Zur Frage: Penta-Flexlite CarpMachine: 12", 2,75 lbs
               2 Daiwa-ProCarp: 11", 2,75 lbs (ich hab die einfach vom Aussehen geil       gefunden und die Länge find ich optimal für unsere Flüsse in MF)
               2 Esox-Carp: 12", 2,5 lbs (relativ weich, eigentlich meine Seen-Ruten)


----------



## Pilkman (4. Januar 2005)

*AW: Ruten besitz??!!*

Moin Carpjunky,

Holger meint diesen Thread ... #h #h #h

Ich poste das jetzt nicht doppelt, bei mir hat sich da noch nichts geändert... hoffe trotzdem, dass bald meine Shimano Technium Slim in 12ft. 2,75lbs bei mir ankommen...


----------



## Knispel (4. Januar 2005)

*AW: Ruten besitz??!!*

Auf Karpfen :

3 x Greys Prodigy 2,75 lbs, 12`     170 € das Stück     ( 224 € Katalogpreis )
2 x Greys Prodigy 3,50 lbs, 12`6 "  200 € das Stück    ( 254 € Katalogpreis )
1 x Sportex Carp ???  3,50 lbs, 13` , ca. 150 DM ( gebraucht )
Für den Nahbereich und Spührangeln
3 x Greys Prodigy Barbel, 1,5 lbs, 12` , 150 € das Stück  
( 199 € Katalogpreis )


----------



## Warius (4. Januar 2005)

*AW: Ruten besitz??!!*

Hm, anscheinend bin ich hier wohl einer der einzigsten, der mit zwei NASH Outlaw XS angelt!? |kopfkrat, sind doch gar nicht so schlecht...12 ft und 3 lbs. Und dann gammeln da noch irgendo zwei alte Yadruten rum, welche ich hin und wieder von diversen Seebrücken aus benutze....

Grüsse Warius


----------



## Ultimate (4. Januar 2005)

*AW: Ruten besitz??!!*

Fische zwei Shiamno Triabl XTR Low Rider mit 12" und 2,75lbs. Es sind super Ruten die sehr schlank aber auch kraftvoll sind. Die Verarbeitung ist sehr edel.
Gekostet haben si das Stück 230Euronen. Bilder stell ich noch rein.


----------



## Hechthunter21 (4. Januar 2005)

*AW: Ruten besitz??!!*

Karpfenruten

2x North Western Sealey 12ft   2  1/4 lb

1x Mitchell Carpe-Specimen 3.6m

1x YAD Ahus 330 3,3m

Petri allzeit & Rutenbruch


----------



## GoldWinger (4. Januar 2005)

*AW: Ruten besitz??!!*

I wois net wie de dinger heißen...  I   glaub Shakesbier steht druff...is mir auch wurscht

hauptsach de Fisch gehn ran ,   |supergri


----------



## schwedi (5. Januar 2005)

*AW: Ruten besitz??!!*

Mahlzeit

Hier mal meine Teilchen.
2x DAM Hypron Carp 30-70 gr 3,60  alt aber Top für das Kanalfischen optimal. Werfe meine 120 gr Bleie ohne Angst das die Ruten brechen bis an die andere Seite.
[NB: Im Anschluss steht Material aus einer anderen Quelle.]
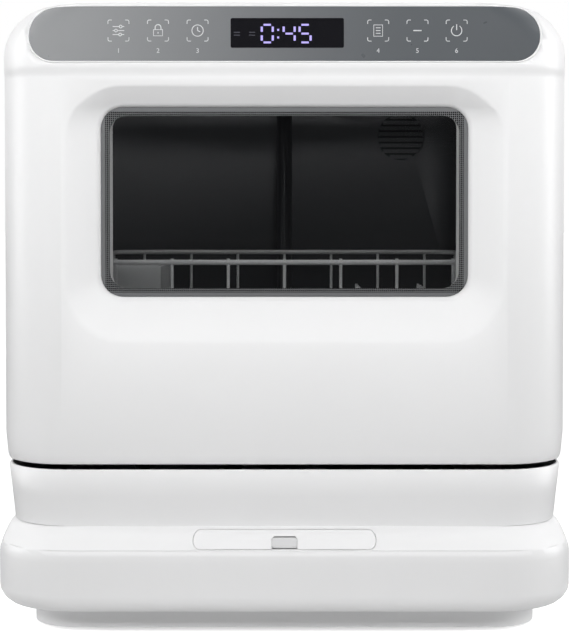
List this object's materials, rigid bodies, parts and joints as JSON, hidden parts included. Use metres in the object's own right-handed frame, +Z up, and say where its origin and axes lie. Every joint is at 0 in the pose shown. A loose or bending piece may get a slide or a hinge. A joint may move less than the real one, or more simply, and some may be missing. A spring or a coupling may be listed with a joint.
{
  "type": "countertop dishwasher",
  "caption": "Compact free-standing dishwasher with a drop-down windowed door, touch panel, wire dish rack, two spray arms and a pour-in water drawer in its base.",
  "frame": {"origin": "on the floor, below the middle of the machine's overall width and depth", "axes": "+Z up, the door faces -Y, +X is to the right of a user facing the door"},
  "size_m": [0.43, 0.43, 0.464],
  "materials": {
    "casing_white": "satin white moulding",
    "cabinet_white": "satin white powder coat",
    "skirt_grey": "matt",
    "rubber_black": "matt",
    "galvanised": "spangled",
    "vent_grey": "matt",
    "screw_steel": "turned",
    "tank_clear": "milky",
    "liner_white": "satin",
    "dark_plastic": "matt",
    "tub_steel": "brushed",
    "arm_grey": "satin",
    "wire_grey": "coated wire",
    "smoked_glass": "smoked, polished",
    "clear_glass": "polished",
    "frit_grey": "printed ceramic dots",
    "panel_grey": "polished, shaded",
    "display_black": "lit digits",
    "board_green": "lacquered"
  },
  "bodies": {
    "machine": {"base_tray": "casing_white", "base_skirt": "skirt_grey", "rubber_feet": "rubber_black", "lower_body": "casing_white", "cabinet_wrap": "cabinet_white", "rear_panel": "galvanised", "rear_vent": "vent_grey", "panel_screws": "screw_steel", "water_tank": "tank_clear", "filler_channel": "liner_white", "sump": "dark_plastic", "filter_cup": "tub_steel", "wash_pump": "dark_plastic", "drain_pump": "dark_plastic", "heater": "tub_steel", "riser_pipe": "tub_steel", "inlet_valve": "liner_white", "drain_elbow": "dark_plastic", "power_gland": "dark_plastic", "power_board": "board_green", "tub": "tub_steel", "tub_collar": "liner_white", "door_gasket": "rubber_black", "rack_rails": "tub_steel", "door_strike": "dark_plastic", "hinge_brackets": "galvanised", "blower": "dark_plastic", "air_duct": "dark_plastic"},
    "door": {"door_shell": "casing_white", "door_liner": "liner_white", "window_glass": "smoked_glass", "window_border": "frit_grey", "inner_glass": "clear_glass", "control_panel": "panel_grey", "display_module": "display_black", "control_board": "board_green", "latch_hook": "dark_plastic", "detergent_cup": "liner_white", "hinge_pins": "galvanised"},
    "lower_spray": {"lower_arm": "arm_grey"},
    "upper_spray": {"upper_arm": "arm_grey"},
    "rack": {"rack_frame": "wire_grey", "rack_tines": "wire_grey", "rack_glides": "liner_white", "cutlery_basket": "liner_white"},
    "water_drawer": {"filler_drawer": "casing_white"},
    "soap_lid": {"detergent_lid": "arm_grey"}
  },
  "joints": [
    {"name": "door_hinge", "type": "hinge", "parent": "machine", "child": "door", "pos_m": [0, -0.18889, 0.1336], "axis": [1, 0, 0], "range_deg": [0, 90]},
    {"name": "lower_arm_spin", "type": "hinge", "parent": "machine", "child": "lower_spray", "pos_m": [0, 0, 0.167], "axis": [0, 0, 1], "continuous": true},
    {"name": "upper_arm_spin", "type": "hinge", "parent": "machine", "child": "upper_spray", "pos_m": [0, 0, 0.409], "axis": [0, 0, 1], "continuous": true},
    {"name": "rack_slide", "type": "slide", "parent": "machine", "child": "rack", "axis": [0, -1, 0], "range_m": [0, 0.0865]},
    {"name": "water_drawer_slide", "type": "slide", "parent": "machine", "child": "water_drawer", "axis": [0, -1, 0], "range_m": [0, 0.048]},
    {"name": "soap_lid_slide", "type": "slide", "parent": "door", "child": "soap_lid", "axis": [1, 0, 0], "range_m": [0, 0.03]}
  ],
  "couplings": [
    {"joint": "rack_slide", "follows": "door_hinge", "m_per_rad": 0.055}
  ]
}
2x Fox Frontier 3,0 lbs 3,6 Geile Ruten so schön dünn und trotzdem Reserven. 

1x Fox Warrior 3,25 3,9 für das Fischen am See. Boot darf ich hier nicht benutzen.

Rollen 2x Cormoran Freerunner CR 40X. Haben mich noch nie im Stich gelassen und 3x Baitrunner 4500B.

Habe noch ein Pelzer Joystick MK II 3,6  2,75 lbs abzugeben NEU und ungefischt. Wenn interesse PM an mich.

Schönen Tag noch
Schwedi


----------



## Adrian* (5. Januar 2005)

*AW: Ruten besitz??!!*

Penn Millenium giga Jig 2.70m, 20-100g, wg       110euro
Yad Cleveland 3.00m 40-150g wg  (gebraucht)  70euro
Mitchell Excellence Carp 3.60m 2 1/2 LBS          42.99 euro (sonderangebot)
Spro Premium Power X Feeder 3.90m 90g wg     69.99euro (sonderangebot)
3 Teleskop ruten 3m wg bis 40g, wg bis 70g, wg bis 150g jede ca. 25euro (sonderangebote)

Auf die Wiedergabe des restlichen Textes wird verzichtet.